Look frightening? Imagine that you were a 19th century sea captain who happened to come across one of those bad boys in the middle of the ocean. The University of Illinois researchers, led by Pinaki Chakraborty, found a reference to this bizarre phenomenon in an obscure letter by Capt. S. Tillard, published in 1812. Tillard was navigating the seas around the Azores archipelago, 1,000 miles off the coast of Portugal, when a volcanic vent surfaced out of the sea.

  

This sketch reportedly shows Tillard's ship, the HMS Sabrina, encountering the eruption.

  

A drawing of the HMS Sabrina encountering the eruption
Drawing by Lt. John William Miles of the HMS Sabrina via Wikipedia Commons

  

A giant column started to rise, Tillard wrote, rotating on the water "like a horizontal wheel," surrounded by flashes of lightning. The column then "rolled off in large masses of fleecy clouds, gradually expanding themselves in a direction nearly horizontal, and drawing up to them a quantity of waterspouts."

  

When his team saw Tillard's description, Chakraborty says, "we realized it was similar to what happened in a thunderstorm." That led to a startling conclusion: Strong volcanic plumes act a lot like thunderstorms with tornadoes.

  

Mount Pinatubo's eruption in the Philippines in 1991 is the largest eruption ever captured by satellite.

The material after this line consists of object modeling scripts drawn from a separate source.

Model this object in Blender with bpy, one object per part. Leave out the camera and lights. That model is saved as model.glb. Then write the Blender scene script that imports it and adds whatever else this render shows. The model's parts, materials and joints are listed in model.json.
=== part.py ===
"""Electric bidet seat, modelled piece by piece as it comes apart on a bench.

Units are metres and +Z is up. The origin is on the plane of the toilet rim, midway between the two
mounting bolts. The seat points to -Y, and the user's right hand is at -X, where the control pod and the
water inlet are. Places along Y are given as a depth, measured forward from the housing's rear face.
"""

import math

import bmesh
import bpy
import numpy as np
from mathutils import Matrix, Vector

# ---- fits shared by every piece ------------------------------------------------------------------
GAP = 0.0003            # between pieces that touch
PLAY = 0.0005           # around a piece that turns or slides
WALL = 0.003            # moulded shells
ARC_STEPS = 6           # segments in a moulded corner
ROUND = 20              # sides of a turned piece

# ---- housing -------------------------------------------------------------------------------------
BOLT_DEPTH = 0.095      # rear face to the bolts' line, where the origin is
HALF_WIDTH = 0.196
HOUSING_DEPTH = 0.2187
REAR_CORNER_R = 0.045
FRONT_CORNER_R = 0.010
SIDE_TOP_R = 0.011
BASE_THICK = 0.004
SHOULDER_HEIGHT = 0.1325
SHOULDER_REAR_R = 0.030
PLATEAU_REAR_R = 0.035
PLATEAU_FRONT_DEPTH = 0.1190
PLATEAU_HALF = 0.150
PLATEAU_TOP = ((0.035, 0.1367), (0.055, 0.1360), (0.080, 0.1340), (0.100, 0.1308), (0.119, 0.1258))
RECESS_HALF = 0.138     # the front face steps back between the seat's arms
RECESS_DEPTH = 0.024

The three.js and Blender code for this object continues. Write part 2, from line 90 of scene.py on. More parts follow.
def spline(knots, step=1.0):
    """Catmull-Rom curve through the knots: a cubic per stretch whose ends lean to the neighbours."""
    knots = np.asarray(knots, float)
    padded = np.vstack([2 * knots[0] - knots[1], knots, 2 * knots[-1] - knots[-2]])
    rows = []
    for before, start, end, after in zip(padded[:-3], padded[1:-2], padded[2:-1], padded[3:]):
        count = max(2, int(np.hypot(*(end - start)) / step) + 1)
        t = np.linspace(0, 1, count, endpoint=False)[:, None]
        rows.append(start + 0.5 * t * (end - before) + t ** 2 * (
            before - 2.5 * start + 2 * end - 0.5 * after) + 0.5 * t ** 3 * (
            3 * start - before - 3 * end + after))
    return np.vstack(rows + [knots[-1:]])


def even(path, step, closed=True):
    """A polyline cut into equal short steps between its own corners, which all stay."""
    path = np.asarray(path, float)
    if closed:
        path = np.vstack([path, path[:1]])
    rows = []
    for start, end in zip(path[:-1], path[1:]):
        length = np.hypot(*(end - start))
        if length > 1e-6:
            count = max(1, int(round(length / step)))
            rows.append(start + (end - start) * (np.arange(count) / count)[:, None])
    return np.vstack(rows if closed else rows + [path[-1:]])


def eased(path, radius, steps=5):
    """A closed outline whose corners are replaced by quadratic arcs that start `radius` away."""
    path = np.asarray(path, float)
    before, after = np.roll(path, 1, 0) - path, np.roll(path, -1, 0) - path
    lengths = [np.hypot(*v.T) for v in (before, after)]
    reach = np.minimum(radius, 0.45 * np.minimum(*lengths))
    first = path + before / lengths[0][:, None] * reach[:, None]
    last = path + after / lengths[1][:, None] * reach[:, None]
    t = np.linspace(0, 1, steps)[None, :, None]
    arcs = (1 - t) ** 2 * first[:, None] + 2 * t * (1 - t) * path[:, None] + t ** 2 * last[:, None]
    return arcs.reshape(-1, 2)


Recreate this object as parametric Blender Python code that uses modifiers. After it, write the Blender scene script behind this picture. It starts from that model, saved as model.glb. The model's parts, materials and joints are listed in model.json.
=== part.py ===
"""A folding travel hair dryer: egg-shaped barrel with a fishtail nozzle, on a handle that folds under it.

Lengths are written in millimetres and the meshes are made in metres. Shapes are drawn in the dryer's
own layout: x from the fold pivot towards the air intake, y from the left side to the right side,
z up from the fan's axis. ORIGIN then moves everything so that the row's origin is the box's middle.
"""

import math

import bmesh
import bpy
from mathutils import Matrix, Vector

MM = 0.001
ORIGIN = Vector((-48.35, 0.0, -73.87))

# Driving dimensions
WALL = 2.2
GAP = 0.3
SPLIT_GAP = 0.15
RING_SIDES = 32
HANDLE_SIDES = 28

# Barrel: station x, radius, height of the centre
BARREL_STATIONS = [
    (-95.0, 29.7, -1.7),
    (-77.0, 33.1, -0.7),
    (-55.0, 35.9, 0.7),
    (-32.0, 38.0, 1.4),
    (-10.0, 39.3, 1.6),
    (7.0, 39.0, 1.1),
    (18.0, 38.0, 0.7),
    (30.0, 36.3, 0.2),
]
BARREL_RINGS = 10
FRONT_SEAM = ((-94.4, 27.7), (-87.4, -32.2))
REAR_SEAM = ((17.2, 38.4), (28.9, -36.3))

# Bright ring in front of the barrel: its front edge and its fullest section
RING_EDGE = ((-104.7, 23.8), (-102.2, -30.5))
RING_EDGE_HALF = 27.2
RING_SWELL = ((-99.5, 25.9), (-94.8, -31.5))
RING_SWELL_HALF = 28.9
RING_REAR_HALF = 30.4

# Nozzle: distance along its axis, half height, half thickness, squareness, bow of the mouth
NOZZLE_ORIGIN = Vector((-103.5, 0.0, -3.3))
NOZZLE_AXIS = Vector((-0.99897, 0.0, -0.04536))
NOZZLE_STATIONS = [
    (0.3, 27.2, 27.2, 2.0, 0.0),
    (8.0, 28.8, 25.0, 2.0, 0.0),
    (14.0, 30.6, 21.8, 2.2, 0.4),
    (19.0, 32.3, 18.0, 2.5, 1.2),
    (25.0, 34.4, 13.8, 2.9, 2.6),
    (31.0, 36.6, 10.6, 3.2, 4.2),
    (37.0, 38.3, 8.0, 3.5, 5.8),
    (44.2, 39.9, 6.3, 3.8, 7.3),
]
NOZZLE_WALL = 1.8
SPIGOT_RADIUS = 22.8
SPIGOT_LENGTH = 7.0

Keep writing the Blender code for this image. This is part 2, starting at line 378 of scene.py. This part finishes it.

What you see in the picture below is the top of Mount Pinatubo's umbrella, shot from above. The red outlines show the Philippine islands, including Luzon (the largest island), and the yellow cross shows the location of Mount Pinatubo.

  

Satellite image of the eruption of Mount Pinatubo in 1991
Geostationary Meteorological Satellite

  

In this picture, Chakraborty sees more evidence of a volcanic plume's cyclonic action. If the plume weren't spinning around a vertical axis — like a cyclone — its top would look like a circle. But what you see instead are waves, or "lobes," around the edges, shown by the yellow arrows in the photo. Those waves are caused by the centrifugal forces of the vertical rotation, which create a wobbling effect.

  

Chakraborty says he hopes the radar technology used to study thunderstorms will now be used to reveal the secrets of volcanic plumes.